The subtitle of Uprooted (A Gardener Reflects on Starting Over) spoke to me, and that’s exactly what it’s about. After 34 years of crafting three acres of intensively managed gardens and eight deeply place-centric books about garden design, Page Dickey came to terms with the fact that her beloved property at Duck Hill in upstate New York was no longer sustainable for her, so she and her husband looked for, and found, a new place – larger but lower-maintenance, with seventeen acres of woods and meadows around a little house in much less expensive rural Connecticut, and set out to create something new. Five years on, this is her look back.
Five years on… if I’d known then what I know now, I’d have done so much differently at the Walsenburg house! I knew a tiny bit about xeriscaping and a tiny bit about very standard, mainstream vegetable gardening (which, in southeastern Colorado, are two non-overlapping categories) and nothing whatsoever about garden design. I struggled and fought and mostly failed, and I was just almost starting to know which direction I was moving with the property when I left. And in five years of apartment living and exploring Denver’s many parks and gardens and constantly taking in, and thinking, and having questions and finding answers, and developing my aesthetic, and listening to more experienced gardeners, I am ready (so fucking ready) to try again, to get it right.
I’ve been looking at Planting in a Post-Wild World out of the corner of my eye from time to time for as long as I’ve been at Belmar (it was published about six months before I started working there) and a few weeks or so ago, fresh off of a visit to the Denver Botanic Gardens absorbing the stark midwinter beauty, I was making the books pretty in the 700s and I put it on display and then took it right back down again and took it home.

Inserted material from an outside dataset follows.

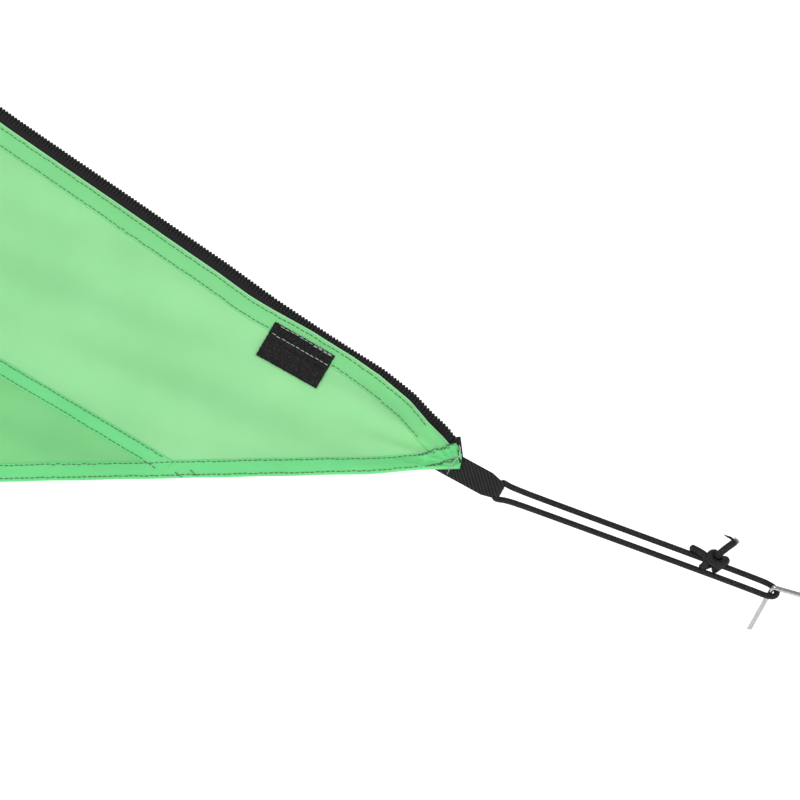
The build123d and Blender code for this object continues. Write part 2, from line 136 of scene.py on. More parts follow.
def capped_grid(rows, columns):
    """Quads round a swept ring, and a face over each end."""
    faces = grid(rows, columns, close_columns=True).tolist()
    return faces + [list(range(columns)), list(range((rows - 1) * columns, rows * columns))]


def join(parts):
    """Several (points, faces) pairs as one."""
    points, faces, start = [], [], 0
    for p, f in parts:
        points.append(np.asarray(p, float).reshape(-1, 3))
        faces += [[int(v) + start for v in face] for face in f]
        start += len(points[-1])
    return np.vstack(points), faces


def unit(v):
    v = np.asarray(v, float)
    return v / np.maximum(np.linalg.norm(v, axis=-1, keepdims=True), 1e-12)


def resample(path, step):
    """Points at even distances along a path."""
    path = np.asarray(path, float)
    far = np.concatenate([[0], np.cumsum(np.linalg.norm(np.diff(path, axis=0), axis=1))])
    count = max(2, int(round(far[-1] / step)) + 1)
    at = np.linspace(0, far[-1], count)
    return np.stack([np.interp(at, far, path[:, k]) for k in range(path.shape[1])], 1), at


def path_frames(path):
    """Tangent and two side directions along a path, carried without twist."""
    tangent = unit(np.gradient(path, axis=0))
    side = np.zeros_like(path)
    start = np.cross(tangent[0], (0.13, 0.21, 0.97))
    side[0] = unit(start)
    for i in range(1, len(path)):
        carried = side[i - 1] - tangent[i] * (side[i - 1] @ tangent[i])
        side[i] = unit(carried)
    return tangent, side, np.cross(tangent, side)


def tube(path, radius, sides):
    """A capped tube. radius has one value per point, or one per point and side."""
    tangent, side, up = path_frames(path)
    angle = np.linspace(0, 2 * pi, sides, endpoint=False)
    radius = radius.reshape(len(path), -1)
    ring = side[:, None] * np.cos(angle)[None, :, None] + up[:, None] * np.sin(angle)[None, :, None]
    points = path[:, None] + ring * radius[:, :, None]
    faces = grid(len(path), sides, close_columns=True).tolist()
    points = points.reshape(-1, 3)
    bulge = 0.6 * radius.mean()
    ends = np.array([path[0] - tangent[0] * bulge, path[-1] + tangent[-1] * bulge])
    first, last = len(points), len(points) + 1
    start = (len(path) - 1) * sides
    faces += [[first, (k + 1) % sides, k] for k in range(sides)]
    faces += [[last, start + k, start + (k + 1) % sides] for k in range(sides)]
    return np.vstack([points, ends]), faces


def spline_path(points, order=3, detail=24):
    """The points of a NURBS spline whose control points are the route's points."""
    curve = bpy.data.curves.new("route", "CURVE")
    curve.dimensions = "3D"
    spline = curve.splines.new("NURBS")
    spline.points.add(len(points) - 1)
    for knot_point, p in zip(spline.points, points):
        knot_point.co = (*p, 1)
    spline.order_u = order
    spline.use_endpoint_u = True
    spline.resolution_u = detail
    holder = new_object("route", curve)
    mesh = bpy.data.meshes.new_from_object(holder)
    path = np.array([v.co for v in mesh.vertices], float)
    bpy.data.objects.remove(holder)
    bpy.data.meshes.remove(mesh)
    return path


# ---------------------------------------------------------------- materials
class Shader:
    """A Principled material and a few shorthands for the nodes in front of it."""

    def __init__(self, name, **values):
        self.material = bpy.data.materials.new(name)
        self.material.use_nodes = True
        tree = self.material.node_tree
        self.nodes = tree.nodes
        self.links = tree.links
        self.surface = self.nodes["Principled BSDF"]
        for socket, value in values.items():
            self.surface.inputs[socket.replace("_", " ")].default_value = value

    def add(self, kind, **settings):
        node = self.nodes.new(kind)
        for key, value in settings.items():
            if hasattr(node, key):
                setattr(node, key, value)
            else:
                node.inputs[key.replace("_", " ")].default_value = value
        return node

    def place(self, cut=False):
        """Coordinates in metres: on the flat cut, or in the row frame."""
        if cut:
            return self.add("ShaderNodeAttribute", attribute_name="cut").outputs["Vector"]
        return self.add("ShaderNodeTexCoord").outputs["Object"]

    def noise(self, where, scale, detail=3.0, roughness=0.5):
        node = self.add("ShaderNodeTexNoise", Scale=scale, Detail=detail, Roughness=roughness)
        self.links.new(where, node.inputs["Vector"])
        return node.outputs["Fac"]

    def bands(self, where, axis, pitch, distortion=0.0):
        """Soft stripes that repeat every pitch metres."""
        node = self.add("ShaderNodeTexWave", bands_direction=axis, wave_profile="SIN",
                        Scale=2 * pi / 20 / pitch, Distortion=distortion)
        self.links.new(where, node.inputs["Vector"])
        return node.outputs["Fac"]

    def math(self, operation, a, b):
        node = self.add("ShaderNodeMath", operation=operation)
        for k, value in enumerate((a, b)):
            if isinstance(value, (int, float)):
                node.inputs[k].default_value = value
            else:
                self.links.new(value, node.inputs[k])
        return node.outputs[0]

    def ramp(self, value, *stops):
        node = self.add("ShaderNodeValToRGB")
        while len(node.color_ramp.elements) < len(stops):
            node.color_ramp.elements.new(0.5)
        for element, (at, colour) in zip(node.color_ramp.elements, stops):
            element.position = at
            element.color = (*colour, 1)
        self.links.new(value, node.inputs["Fac"])
        return node.outputs["Color"]

    def span(self, value, low, high):
        node = self.add("ShaderNodeMapRange")
        node.inputs["To Min"].default_value = low
        node.inputs["To Max"].default_value = high
        self.links.new(value, node.inputs["Value"])
        return node.outputs["Result"]

    def colour(self, socket):
        self.links.new(socket, self.surface.inputs["Base Color"])

    def roughness(self, socket):
        self.links.new(socket, self.surface.inputs["Roughness"])

    def bump(self, *layers):
        """Each layer is a height and its depth in metres."""
        normal = None
        for height, depth in layers:
            node = self.add("ShaderNodeBump", Distance=depth)
            self.links.new(height, node.inputs["Height"])
            if normal:
                self.links.new(normal, node.inputs["Normal"])
            normal = node.outputs["Normal"]
        self.links.new(normal, self.surface.inputs["Normal"])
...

I definitely wouldn’t have been ready for this book in 2016, but – funny how it works out – I felt ready this winter. What the authors are doing is not exactly permaculture (although there are similarities – thinking in terms of the whole site, including the humans and animals that move through it, as a holistic, self-reinforcing system) or native-plant gardening or xeriscaping (although they draw heavily on principles from both) but a sort of pragmatic synthesis of all three, adapted to urban environments and the remediation of disturbed land. The book is really geared more toward professionals than home gardeners, although there’s a lot that an owner-manager of a property can get out of it, especially if starting from scratch on a damaged piece of land, which I expect to be. It’s about the idea that working with the land rather than against it, starting with and learning from the plants that naturally thrive in the soil and climate that’s there, and balancing usefulness with a sense of wild beauty is absolutely possible and desirable even in the conditions farthest from pristine virgin wilderness. It gave me a lot to think about; I’ve been feeling frustrated and thwarted because there’s only so much visioning I can do before I know the particulars of the site I’m going to have to work with, but these two books have definitely helped to clarify where I can productively reflect and plan and where I would just be spinning my wheels.
A friend of mine used to call Candlemas “the festival of the seed catalog.” This has been a year in which it’s been hard to look forward to much of anything, but the sense that spring is coming, that change is coming, that there is something to look forward to, is getting stronger every day.